== Material provided ==

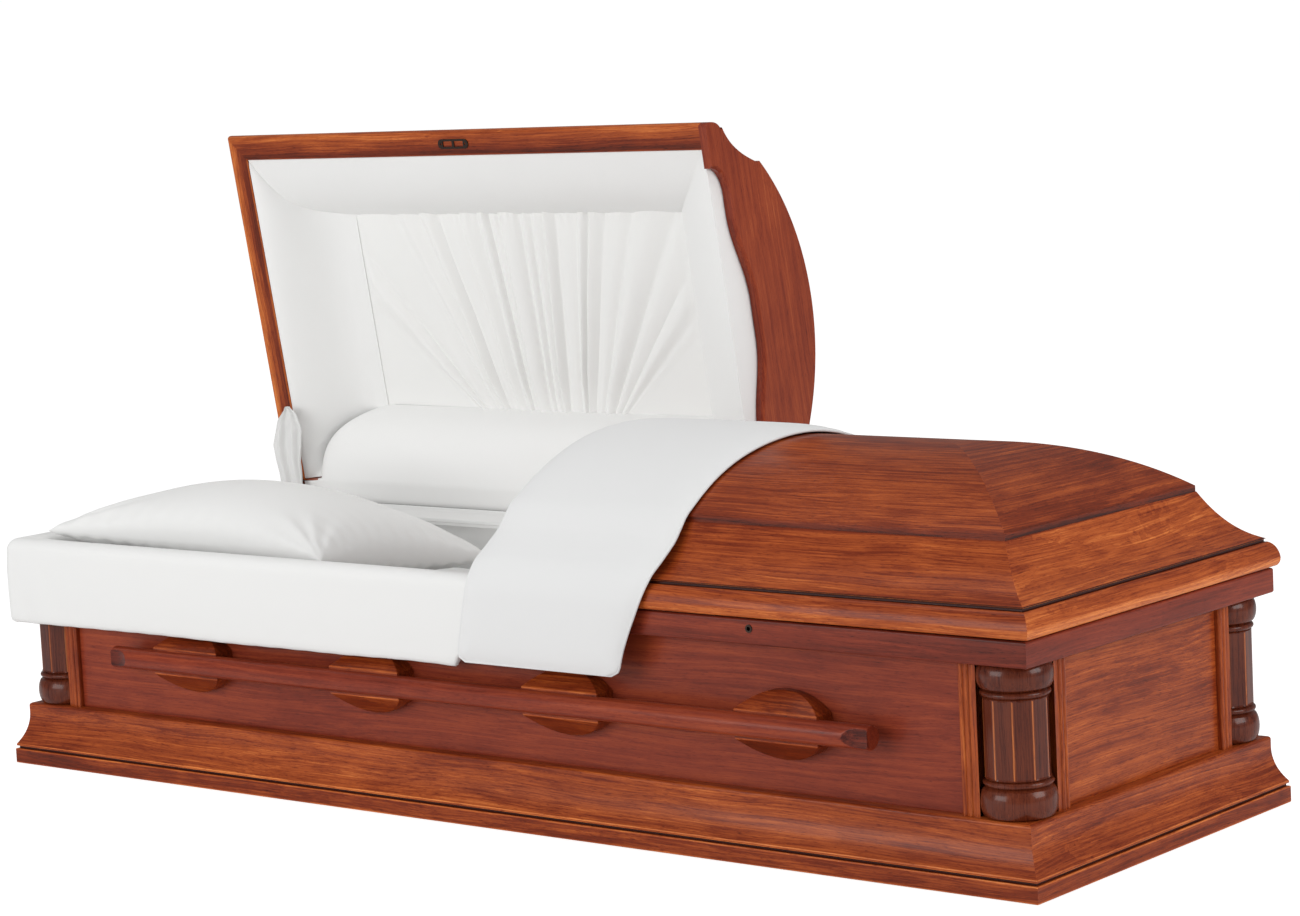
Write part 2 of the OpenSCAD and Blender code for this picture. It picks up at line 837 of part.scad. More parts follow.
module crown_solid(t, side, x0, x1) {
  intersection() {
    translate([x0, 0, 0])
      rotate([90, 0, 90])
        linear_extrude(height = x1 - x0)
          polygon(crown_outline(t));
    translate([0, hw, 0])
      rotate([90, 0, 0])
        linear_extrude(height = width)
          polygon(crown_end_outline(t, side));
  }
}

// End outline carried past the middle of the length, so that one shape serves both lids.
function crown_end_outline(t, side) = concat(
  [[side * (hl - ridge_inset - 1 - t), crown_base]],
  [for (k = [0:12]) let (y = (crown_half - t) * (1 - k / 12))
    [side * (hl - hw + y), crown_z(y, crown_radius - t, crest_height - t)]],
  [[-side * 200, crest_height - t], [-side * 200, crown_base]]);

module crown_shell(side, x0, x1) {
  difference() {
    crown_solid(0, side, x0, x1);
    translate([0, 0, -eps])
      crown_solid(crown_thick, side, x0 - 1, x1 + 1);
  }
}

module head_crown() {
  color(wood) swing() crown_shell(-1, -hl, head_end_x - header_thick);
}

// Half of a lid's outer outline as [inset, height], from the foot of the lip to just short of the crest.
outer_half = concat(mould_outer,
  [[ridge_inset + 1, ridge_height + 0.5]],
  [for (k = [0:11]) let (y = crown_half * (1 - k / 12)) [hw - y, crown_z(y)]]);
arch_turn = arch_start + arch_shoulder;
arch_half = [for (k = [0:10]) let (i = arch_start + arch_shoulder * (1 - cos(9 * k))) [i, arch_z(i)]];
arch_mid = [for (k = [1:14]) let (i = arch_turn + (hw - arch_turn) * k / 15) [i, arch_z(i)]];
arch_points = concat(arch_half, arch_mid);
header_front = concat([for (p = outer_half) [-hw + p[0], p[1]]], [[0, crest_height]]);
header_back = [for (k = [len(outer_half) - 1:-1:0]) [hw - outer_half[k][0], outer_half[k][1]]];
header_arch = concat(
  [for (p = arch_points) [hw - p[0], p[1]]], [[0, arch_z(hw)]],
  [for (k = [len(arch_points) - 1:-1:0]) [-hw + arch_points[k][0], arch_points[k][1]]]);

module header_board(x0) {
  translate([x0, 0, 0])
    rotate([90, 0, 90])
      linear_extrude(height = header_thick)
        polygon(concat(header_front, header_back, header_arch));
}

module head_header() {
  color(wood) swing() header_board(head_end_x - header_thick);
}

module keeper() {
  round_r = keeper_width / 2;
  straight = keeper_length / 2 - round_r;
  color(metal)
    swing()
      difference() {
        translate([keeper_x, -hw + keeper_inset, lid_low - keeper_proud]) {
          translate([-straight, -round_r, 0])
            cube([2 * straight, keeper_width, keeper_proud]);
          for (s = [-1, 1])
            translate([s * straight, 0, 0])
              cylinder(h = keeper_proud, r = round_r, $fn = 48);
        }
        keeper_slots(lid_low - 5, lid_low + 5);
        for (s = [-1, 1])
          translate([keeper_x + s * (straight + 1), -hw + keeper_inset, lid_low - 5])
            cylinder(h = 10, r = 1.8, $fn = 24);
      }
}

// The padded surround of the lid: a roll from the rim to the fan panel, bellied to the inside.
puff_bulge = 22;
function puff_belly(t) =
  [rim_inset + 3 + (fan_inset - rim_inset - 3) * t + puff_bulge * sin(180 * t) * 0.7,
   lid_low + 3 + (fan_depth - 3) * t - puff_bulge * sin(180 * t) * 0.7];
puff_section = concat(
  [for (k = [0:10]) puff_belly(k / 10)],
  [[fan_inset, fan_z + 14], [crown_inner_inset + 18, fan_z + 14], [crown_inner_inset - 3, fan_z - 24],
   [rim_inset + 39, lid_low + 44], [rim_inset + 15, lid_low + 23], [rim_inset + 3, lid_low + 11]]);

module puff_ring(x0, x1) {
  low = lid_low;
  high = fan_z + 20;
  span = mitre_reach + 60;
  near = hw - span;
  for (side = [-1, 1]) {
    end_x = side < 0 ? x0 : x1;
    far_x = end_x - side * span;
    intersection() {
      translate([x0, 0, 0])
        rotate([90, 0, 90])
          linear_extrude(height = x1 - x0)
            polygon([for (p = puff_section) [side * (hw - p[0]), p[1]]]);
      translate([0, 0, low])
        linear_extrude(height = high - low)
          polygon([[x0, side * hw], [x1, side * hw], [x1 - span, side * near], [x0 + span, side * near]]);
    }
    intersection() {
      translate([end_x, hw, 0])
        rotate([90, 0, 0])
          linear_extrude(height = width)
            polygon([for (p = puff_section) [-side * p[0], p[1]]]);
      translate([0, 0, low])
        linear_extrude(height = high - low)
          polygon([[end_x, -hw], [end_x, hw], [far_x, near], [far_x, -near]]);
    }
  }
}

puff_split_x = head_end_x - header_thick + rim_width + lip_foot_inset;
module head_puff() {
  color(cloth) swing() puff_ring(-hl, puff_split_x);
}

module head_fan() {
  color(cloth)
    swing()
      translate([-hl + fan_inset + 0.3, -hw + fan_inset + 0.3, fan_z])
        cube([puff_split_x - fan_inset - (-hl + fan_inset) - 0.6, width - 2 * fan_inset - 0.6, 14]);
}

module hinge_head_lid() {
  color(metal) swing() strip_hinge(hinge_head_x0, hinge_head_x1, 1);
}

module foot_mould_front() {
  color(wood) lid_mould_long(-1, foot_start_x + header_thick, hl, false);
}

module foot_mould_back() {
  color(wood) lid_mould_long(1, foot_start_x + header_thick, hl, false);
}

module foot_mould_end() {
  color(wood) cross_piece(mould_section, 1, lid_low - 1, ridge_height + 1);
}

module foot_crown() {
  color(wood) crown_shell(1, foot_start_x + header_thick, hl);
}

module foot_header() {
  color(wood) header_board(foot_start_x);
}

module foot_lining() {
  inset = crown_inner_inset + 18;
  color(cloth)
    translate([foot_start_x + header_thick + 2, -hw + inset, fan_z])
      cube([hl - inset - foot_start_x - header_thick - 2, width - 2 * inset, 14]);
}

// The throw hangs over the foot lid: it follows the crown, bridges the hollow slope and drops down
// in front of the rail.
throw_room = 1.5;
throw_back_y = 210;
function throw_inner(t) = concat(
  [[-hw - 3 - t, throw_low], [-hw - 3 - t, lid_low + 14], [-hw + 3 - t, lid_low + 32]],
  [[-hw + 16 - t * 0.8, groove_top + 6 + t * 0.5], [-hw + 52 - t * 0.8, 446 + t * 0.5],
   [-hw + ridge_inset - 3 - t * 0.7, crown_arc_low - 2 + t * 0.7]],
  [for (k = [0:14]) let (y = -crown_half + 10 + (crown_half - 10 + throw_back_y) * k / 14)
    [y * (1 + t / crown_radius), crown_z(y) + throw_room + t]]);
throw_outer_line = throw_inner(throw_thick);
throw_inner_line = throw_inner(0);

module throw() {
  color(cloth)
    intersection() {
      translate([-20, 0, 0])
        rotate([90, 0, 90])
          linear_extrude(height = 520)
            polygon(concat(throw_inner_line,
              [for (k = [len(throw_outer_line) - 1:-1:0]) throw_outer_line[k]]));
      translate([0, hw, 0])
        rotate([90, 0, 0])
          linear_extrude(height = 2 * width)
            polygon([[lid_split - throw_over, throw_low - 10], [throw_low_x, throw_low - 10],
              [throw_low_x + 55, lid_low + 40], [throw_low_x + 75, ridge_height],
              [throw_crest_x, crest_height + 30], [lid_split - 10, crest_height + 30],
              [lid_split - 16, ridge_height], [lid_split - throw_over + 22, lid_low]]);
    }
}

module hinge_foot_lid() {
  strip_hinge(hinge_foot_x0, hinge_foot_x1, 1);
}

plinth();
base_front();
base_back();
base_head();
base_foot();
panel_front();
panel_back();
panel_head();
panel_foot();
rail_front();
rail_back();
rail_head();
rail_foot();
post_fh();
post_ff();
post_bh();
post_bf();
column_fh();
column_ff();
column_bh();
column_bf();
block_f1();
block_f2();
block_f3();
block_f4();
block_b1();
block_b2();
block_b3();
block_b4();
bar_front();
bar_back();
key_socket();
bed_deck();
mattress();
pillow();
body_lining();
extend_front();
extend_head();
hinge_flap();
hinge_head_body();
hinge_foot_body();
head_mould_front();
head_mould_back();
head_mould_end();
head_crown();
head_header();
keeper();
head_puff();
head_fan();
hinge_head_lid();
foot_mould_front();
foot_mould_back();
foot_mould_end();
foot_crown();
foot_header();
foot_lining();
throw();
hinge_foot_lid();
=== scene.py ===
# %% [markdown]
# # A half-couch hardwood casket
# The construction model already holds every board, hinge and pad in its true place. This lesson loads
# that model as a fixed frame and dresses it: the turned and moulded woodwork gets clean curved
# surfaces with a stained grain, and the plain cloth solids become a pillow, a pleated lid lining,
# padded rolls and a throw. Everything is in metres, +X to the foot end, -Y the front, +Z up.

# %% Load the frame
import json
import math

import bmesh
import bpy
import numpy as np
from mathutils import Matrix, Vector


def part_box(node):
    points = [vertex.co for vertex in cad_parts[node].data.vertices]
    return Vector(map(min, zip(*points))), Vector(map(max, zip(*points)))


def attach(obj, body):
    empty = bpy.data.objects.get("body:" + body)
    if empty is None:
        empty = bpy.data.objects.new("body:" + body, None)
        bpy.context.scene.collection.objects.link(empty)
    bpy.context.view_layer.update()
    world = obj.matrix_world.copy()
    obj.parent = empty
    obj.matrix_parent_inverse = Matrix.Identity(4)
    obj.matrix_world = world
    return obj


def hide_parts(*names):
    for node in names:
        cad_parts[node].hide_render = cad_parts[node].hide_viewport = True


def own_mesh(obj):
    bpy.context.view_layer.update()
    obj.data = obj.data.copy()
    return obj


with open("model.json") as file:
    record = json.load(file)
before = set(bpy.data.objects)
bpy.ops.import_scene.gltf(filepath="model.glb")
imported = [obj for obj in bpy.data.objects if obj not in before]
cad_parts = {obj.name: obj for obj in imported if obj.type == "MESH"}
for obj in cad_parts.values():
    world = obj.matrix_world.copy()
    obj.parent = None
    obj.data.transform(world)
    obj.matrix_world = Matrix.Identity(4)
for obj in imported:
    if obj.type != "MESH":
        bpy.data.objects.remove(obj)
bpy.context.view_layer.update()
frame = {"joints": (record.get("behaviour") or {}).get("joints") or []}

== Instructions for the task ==
Give back, exactly as written, each line from the one that contains "head_crown();" through the one that contains "before = set(bpy.data.objects)".

== Full solution ==
head_crown();
head_header();
keeper();
head_puff();
head_fan();
hinge_head_lid();
foot_mould_front();
foot_mould_back();
foot_mould_end();
foot_crown();
foot_header();
foot_lining();
throw();
hinge_foot_lid();
=== scene.py ===
# %% [markdown]
# # A half-couch hardwood casket
# The construction model already holds every board, hinge and pad in its true place. This lesson loads
# that model as a fixed frame and dresses it: the turned and moulded woodwork gets clean curved
# surfaces with a stained grain, and the plain cloth solids become a pillow, a pleated lid lining,
# padded rolls and a throw. Everything is in metres, +X to the foot end, -Y the front, +Z up.

# %% Load the frame
import json
import math

import bmesh
import bpy
import numpy as np
from mathutils import Matrix, Vector


def part_box(node):
    points = [vertex.co for vertex in cad_parts[node].data.vertices]
    return Vector(map(min, zip(*points))), Vector(map(max, zip(*points)))


def attach(obj, body):
    empty = bpy.data.objects.get("body:" + body)
    if empty is None:
        empty = bpy.data.objects.new("body:" + body, None)
        bpy.context.scene.collection.objects.link(empty)
    bpy.context.view_layer.update()
    world = obj.matrix_world.copy()
    obj.parent = empty
    obj.matrix_parent_inverse = Matrix.Identity(4)
    obj.matrix_world = world
    return obj


def hide_parts(*names):
    for node in names:
        cad_parts[node].hide_render = cad_parts[node].hide_viewport = True


def own_mesh(obj):
    bpy.context.view_layer.update()
    obj.data = obj.data.copy()
    return obj


with open("model.json") as file:
    record = json.load(file)
before = set(bpy.data.objects)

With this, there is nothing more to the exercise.